By Campbell Meszaros, Contributor
Disclaimer: This article has been taken, with permission, in-part, from content already posted by Gabriel’s Light.
Every fall, I think of him. Come October, we see the world become a little more orange: the leaves on the trees, the pumpkins. Gabriel loved orange- it was his “happy” color. He was a happy kid for the most part, or at least appeared to be. In November of 7th grade, I was at our school football championship game when we heard the news: Gabriel had died by suicide. No one knew how to respond, and we assumed it was an accident; we were 12 years old, after all. After his parents investigated what had happened, they realized he had shown many warning signs: he had talked to multiple classmates about suicide, and had even googled suicide and bullying multiple times on his school-issued device in the two weeks leading up to his passing.
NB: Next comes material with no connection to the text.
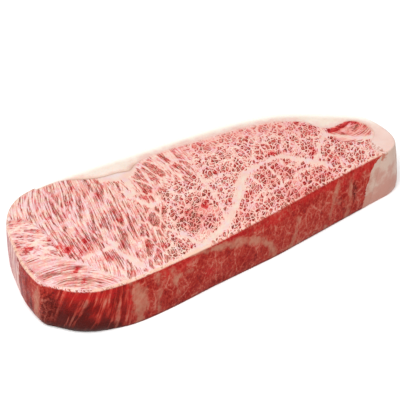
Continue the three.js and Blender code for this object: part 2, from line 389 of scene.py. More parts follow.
# %% Fat seams on the cut face: x, y, width
FAT_SEAMS = {
    "main": [
        (-46, -51.5, 5.5), (-35, -49, 6), (-26, -46.5, 5), (-19, -44.5, 5), (-10, -41, 5),
        (-4, -35.5, 5), (4.5, -30, 5), (12, -22, 5.5), (19, -15, 6), (23.5, -11, 6), (28, -9, 5),
        (36, -8, 3.5), (43, -7.5, 3.2), (47.5, -7, 3.4),
    ],
    "right branch": [
        (47.5, -7, 3.4), (52, -8.5, 3.6), (57, -13, 4), (61, -18.5, 4), (65.5, -24, 5.5),
        (69.5, -28, 4), (72, -35, 2.5),
    ],
    "right rise": [
        (67, -25.5, 4.4), (74.5, -20, 3.2), (79, -14.5, 2.8), (84, -10, 3), (88.7, -7, 3),
        (91, -1, 3),
    ],
    "under end muscle": [
        (88.7, -7.5, 3), (96.5, -14.5, 2.6), (101.5, -20, 3), (106, -23, 4), (113, -27, 5),
    ],
    "thread over main": [(43, -7, 1.5), (38, -1.6, 1.6), (41.7, 3, 1.6), (44, 5.5, 1.3)],
    "upright thread": [
        (-1.7, 27, 1.4), (-0.2, 13.7, 2), (1.2, 3.3, 2.2), (-0.6, -11.7, 2), (-5.3, -30.5, 2.4),
        (-8.5, -40, 2.6),
    ],
    "lobule far left": [(28, -9, 1.6), (27, -18, 1.4), (28, -28, 1.2)],
    "lobule middle": [(40, -10, 1.6), (40.5, -19, 1.4), (38.5, -29, 1.4), (33, -33, 1.2)],
    "lobule far right": [(50.5, -9, 1.4), (50.5, -17, 1.2), (53.5, -27, 1.4), (50, -33, 1.2)],
    "lobule foot": [(22, -29, 1.2), (30, -32, 1.4), (40, -30, 1.2), (53, -28, 1.4), (64, -28, 1.6)],
    "under small lobules": [(52, 8, 1.2), (56, 11, 1.2), (62, 9, 1.2), (65, 3, 1.2), (60, -1, 1.2)],
    "lobule left": [(1, -4, 1.6), (1, -12, 1.6), (3, -18, 1.6), (9, -21, 1.6)],
    "lobule top": [(1, -4, 1.8), (8, -1.5, 2.2), (15, -4, 2.2), (19, -9, 2)],
    "near left": [(-41.7, -24.5, 1.8), (-38, -31, 3), (-35.5, -38, 3.4), (-34, -46, 3)],
    "tail muscle": [
        (-126, 1, 1.4), (-121, 1, 1.4), (-115, -3, 1.6), (-107, -9.5, 2), (-101, -16, 2.2),
        (-96.5, -24, 2.2), (-92.5, -32, 2), (-88, -41, 1.8), (-83, -48, 1.8),
    ],
    "left band": [(-94, -19, 2.2), (-83, -20, 2.6), (-74, -20, 3.4)],
    "left rise": [(-76, -4, 1.4), (-75, -12, 2), (-74, -18, 4.5)],
    "left fall": [(-75, -21, 2.6), (-75, -28, 2.4), (-73, -35, 4.4), (-69, -47, 3)],
    "middle pale": [
        (-43, 20, 1.8), (-43.5, 13, 3.6), (-41, 6, 2.4), (-37.5, -2.5, 3.2), (-32, -1, 1.6),
        (-29, 3, 1),
    ],
    "notch wedge": [(-49, 35, 5), (-41, 32, 9), (-33, 30.5, 8), (-28, 33, 5)],
    "notch tail": [(-37, 29, 7), (-37.5, 23, 4.5), (-38, 16, 2.5), (-42, 12, 4)],
}


def distance_to_lines(points, lines):
    """For each point the least of: distance to a straight piece of a line, less half the width
    there. The point is dropped on to the piece, and the drop is held between its two ends."""
    best = np.full(len(points), 1e3)
    for line in lines:
        for start, end in zip(line[:-1], line[1:]):
            step = end - start
            t = np.clip((points - start[:2]) @ step[:2] / (step[:2] @ step[:2]), 0, 1)
            gap = np.hypot(*(points - start[:2] - t[:, None] * step[:2]).T)
            best = np.minimum(best, gap - (start[2] + t * step[2]) / 2)
    return best


def hairline(line):
    """The same line with a width of nothing."""
    return np.column_stack([line, np.zeros(len(line))])


fat_seam_lines = [smooth_curve(points, steps=5) for points in FAT_SEAMS.values()]
straight_pieces = sum(len(line) - 1 for line in fat_seam_lines)
print(len(fat_seam_lines), "fat seams,", straight_pieces, "straight pieces")

# %% [markdown]
# Flushes
#
# Meat isn't one red. Some bundles are nearly free of fat and show deep red, and elsewhere the fat
# has swallowed the lean. Each of these places is a soft round spot with a strength: plus is
# redder, minus is paler. Broader parts of the muscle, a few centimetres across, hold more or less
# fat in the same way. Noise alone would give such spots too, but in other places than on this
# steak.

# %% Red and pale places on the cut face: x, y, radius, strength
FLUSHES = np.array([
    (-12, -21, 2.8, 1.1), (-9, -17.5, 2, 0.9), (-23.5, -19.5, 2.2, 0.9), (82.5, 14, 3, 1.0),
    (83, 9, 3, 0.5), (84, 0, 5, 0.5), (88, 4, 3, 0.4), (-101.5, -2.5, 2.6, 1.0),
    (-97, -7.5, 3.4, 1.0), (-100, -8.5, 2.6, 0.8), (-94, -14, 3, 0.7), (-36, 5, 3.6, 0.7),
    (-34, 11, 3.4, 0.5), (-88, -26.5, 3, 0.45), (-82, -27.5, 3, 0.45), (-87, -8, 4, 0.4),
    (72, -17, 3.4, 0.7), (74, -13, 3, 0.5), (69.5, -21, 2.4, 0.7), (15, -27, 3.6, 0.8),
    (-43, -36, 3, 0.5), (-38, -44, 3.6, 0.7), (80, -29, 4, 0.7), (90, -15, 2.6, 0.6),
    (94, -24, 2, 0.7), (11.5, 1.5, 1.7, 1.0), (-59, 25, 3, 0.6), (-72, -23, 2.8, 0.5),
    (-56, 4, 3.4, 0.5), (-68, 38, 3.4, 0.6), (45, 25, 3, 0.5), (21, 29, 6, 0.35), (52, 6, 3, 0.5),
    (66, -39, 4, 0.6), (43, -46, 5, 0.6), (51, -46, 4, 0.5), (-116.2, 7, 2.4, 1.0),
    (-114.5, 4.5, 2.0, 0.9), (-108.2, 30.1, 2.2, 1.0), (-104.6, 15.7, 2.4, 0.9),
    (-118, 16, 1.8, 0.6), (-120, 11.4, 1.8, 0.8), (-103.4, 5.3, 2.8, 0.7), (-93, 22.5, 1.6, 0.9),
    (-86, -6, 3, 0.6), (-84.8, -25.3, 2.2, 0.4), (-80.2, -26.5, 2.2, 0.4), (41, -2, 2, 0.9),
    (50, -2.5, 2.4, 0.9), (51.5, -4.5, 1.6, 0.8), (-96, 19.5, 3, 0.5), (-85, 18, 2.4, 0.5),
    (-24, 7, 3, 0.4), (-58, -5, 3.6, 0.4), (18, -1, 2.4, 0.6), (-79, -3, 4, -0.5),
    (-98, 38, 5, -0.6), (-79, 45, 6, -0.5), (-73, 5, 4, -0.4), (-101, 46, 5, -0.4),
    (-104, 20, 4, -0.4), (-60, -49, 5, -0.4), (-80, -44, 6, -0.4), (6, 20, 4, -0.3),
    (-18, 8, 3, -0.3), (94, -6, 2.4, 1.3), (97, -6.8, 2.2, 1.2), (100, -7.2, 2.0, 1.0),
    (103.5, -6.4, 2.0, 1.0), (107, -5.4, 2.2, 1.0), (110.5, -5.5, 2.4, 0.9),
    (-103.5, -25.5, 1.8, 1.2), (-101, -24, 1.6, 1.0), (-105, -36, 1.6, 0.9), (-103, -34, 1.4, 0.8),
    (-88, -14, 3.4, 0.6), (-58, -30, 3.4, 0.6), (-52, -36, 3, 0.6), (-64, 8, 2.6, 0.6),
    (-61, -2, 2.6, 0.6), (-76, 28, 2.4, 0.6), (113, -8.5, 2.6, 0.7), (114, -12.5, 2.6, 0.4),
    (112, -16, 3, 0.3), (30, -3, 3.4, -0.4), (86, -20, 4, -0.3), (100, -33, 6, -0.3),
    (-90, 48, 7, -0.3), (-113, -40, 6, -0.3),
])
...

Picking up on signs of struggle is not easy. There is no easy test that tells if someone has a mental illness. But some of the most obvious symptoms of depression in youth may include: thinking, talking, or writing a lot about death; making jokes or indirect statements about death, such as “My family would be better off without me”; showing signs of being hopeless or feeling worthless, such as saying “what’s the point of living?”; and giving away things that are important to them, or visiting people to say goodbye. Other symptoms are a little bit harder to notice, or could be related to other mental health issues. Examples would include a drop in school performance (with grades and standardized test scores significantly dropping); significant weight loss or gain; dramatic mood changes; excessive worry or anxiety; neglecting appearance or hygiene; withdrawal from friends and family; dropping out of school, athletic, or social activities; and major changes in eating or sleeping habits including fighting, frequent disobedience, or aggression.
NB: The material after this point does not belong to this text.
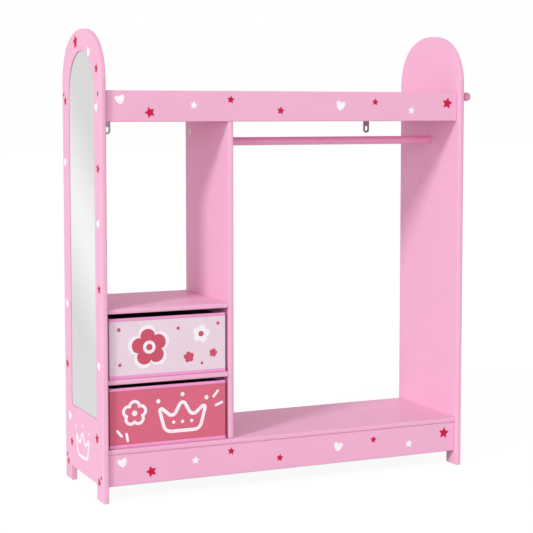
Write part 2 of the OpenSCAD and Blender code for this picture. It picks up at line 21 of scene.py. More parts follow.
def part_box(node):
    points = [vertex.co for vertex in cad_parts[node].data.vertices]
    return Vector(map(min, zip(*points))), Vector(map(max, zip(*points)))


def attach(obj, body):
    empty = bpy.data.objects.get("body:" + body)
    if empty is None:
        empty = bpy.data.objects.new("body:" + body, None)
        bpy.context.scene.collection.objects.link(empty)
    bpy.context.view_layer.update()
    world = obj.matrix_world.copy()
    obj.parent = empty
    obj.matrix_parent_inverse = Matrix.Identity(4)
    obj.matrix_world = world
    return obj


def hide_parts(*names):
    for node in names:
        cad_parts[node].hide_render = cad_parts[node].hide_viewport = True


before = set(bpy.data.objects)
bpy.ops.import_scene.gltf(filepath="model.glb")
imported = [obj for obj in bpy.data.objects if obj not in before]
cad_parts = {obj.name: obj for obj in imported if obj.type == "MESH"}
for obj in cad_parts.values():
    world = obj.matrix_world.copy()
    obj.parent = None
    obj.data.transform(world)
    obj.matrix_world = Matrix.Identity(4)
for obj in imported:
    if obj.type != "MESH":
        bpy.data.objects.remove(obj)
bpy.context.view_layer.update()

log = logging.getLogger("dress_up_unit")

MM = 0.001
# Faces that meet at more degrees than this keep a sharp edge, unless a piece says otherwise.
CREASE = 40.0
Point = tuple[float, float, float]
Flat = tuple[float, float]
# A place across a face, a place up it and a height off it become a point.
Face = Callable[[float, float, float], Point]
Colour = tuple[float, float, float, float]
# What feeds each input of a node, by the input's name or number.
Inputs = dict[str | int, object]


class Body(Enum):
    """The bodies that pieces ride on."""

    UNIT = "root"
    UPPER_BOX = "upper_box"
    LOWER_BOX = "lower_box"


class Lamp(Enum):
    """The kinds of lamp that the studio uses."""

    SUN = "SUN"
    AREA = "AREA"


def turns(steps: int) -> list[float]:
    """Divide a full turn into even steps."""
    return [i * math.tau / steps for i in range(steps)]


# ---- finishes ----


def linear(hex_colour: str) -> Colour:
    """Turn an sRGB colour such as #F4B8D6 into linear red, green, blue and alpha.

    Args:
        hex_colour: six hex digits after a hash sign.

    Returns:
        The colour as the shader sockets want it.
    """
    shares = [int(hex_colour[i : i + 2], 16) / 255 for i in (1, 3, 5)]
    red, green, blue = (c / 12.92 if c <= 0.04045 else ((c + 0.055) / 1.055) ** 2.4 for c in shares)
    return red, green, blue, 1.0


def per_metre(size_mm: float) -> float:
    """Give the texture scale at which one feature is size_mm wide."""
    return 1000 / size_mm


def feed(tree: NodeTree, node: Node, inputs: Inputs) -> None:
    """Fill a node's inputs.

    Args:
        tree: the node tree that holds the node.
        node: the node.
        inputs: for each input a value, a socket to link from, or a node whose first output is
            linked.
    """
    for name, value in inputs.items():
        if isinstance(value, Node):
            value = value.outputs[0]
        if isinstance(value, NodeSocket):
            tree.links.new(value, node.inputs[name])
        else:
            node.inputs[name].default_value = value


def add_node(tree: NodeTree, kind: str, inputs: Inputs | None = None, **settings: object) -> Node:
    """Add a node with its settings and links.

    Args:
        tree: the node tree that takes the node.
        kind: the node's class name.
        inputs: what feeds its inputs.
        **settings: properties of the node, such as its operation.

    Returns:
        The new node.
    """
    node = tree.nodes.new(kind)
    for name, value in settings.items():
        setattr(node, name, value)
    feed(tree, node, inputs or {})
    return node


def blank_material(name: str) -> Material:
    """Make a material whose node tree is empty.

    Args:
        name: the material's name.

    Returns:
        The material.
    """
    material = bpy.data.materials.new(name)
    material.use_nodes = True
    material.node_tree.nodes.clear()
    return material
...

In 2019, Gabriel’s parents started Gabriel’s Light (https://www.gabrielslight.org), an organization that aims to prevent youth suicide through education, cyber safety, and kindness campaigns. They wanted to make a positive change out of Gabriel’s story, and as high schoolers, us Payton students can collectively make change within our school community. The best way to do this is to be present for one another in times of need, especially when a student is exhibiting warning signs of mental health issues. The most important thing to do is to tell a trusted adult so that the student can get help, as it will not help the situation to keep it to yourself (even if the student doesn’t want you to tell anyone). If you don’t feel comfortable talking to someone about it, you can call the National Suicide Prevention Hotline (1-800-273-8255), or text “HOME” to 741741 at any time, and they can help you figure out your next steps.
We can also aid suicide prevention everyday through small acts of kindness. As little as they might seem, even a compliment goes a long way. If someone helps you in school, thank them and tell them they did a great job. If someone is sitting alone at lunch, invite them to sit with you. Simple, everyday gestures can be more impactful than you might ever realize. Take some time today to think about ways you can implement kindness into your lifestyle, especially since you never know what someone else is going through.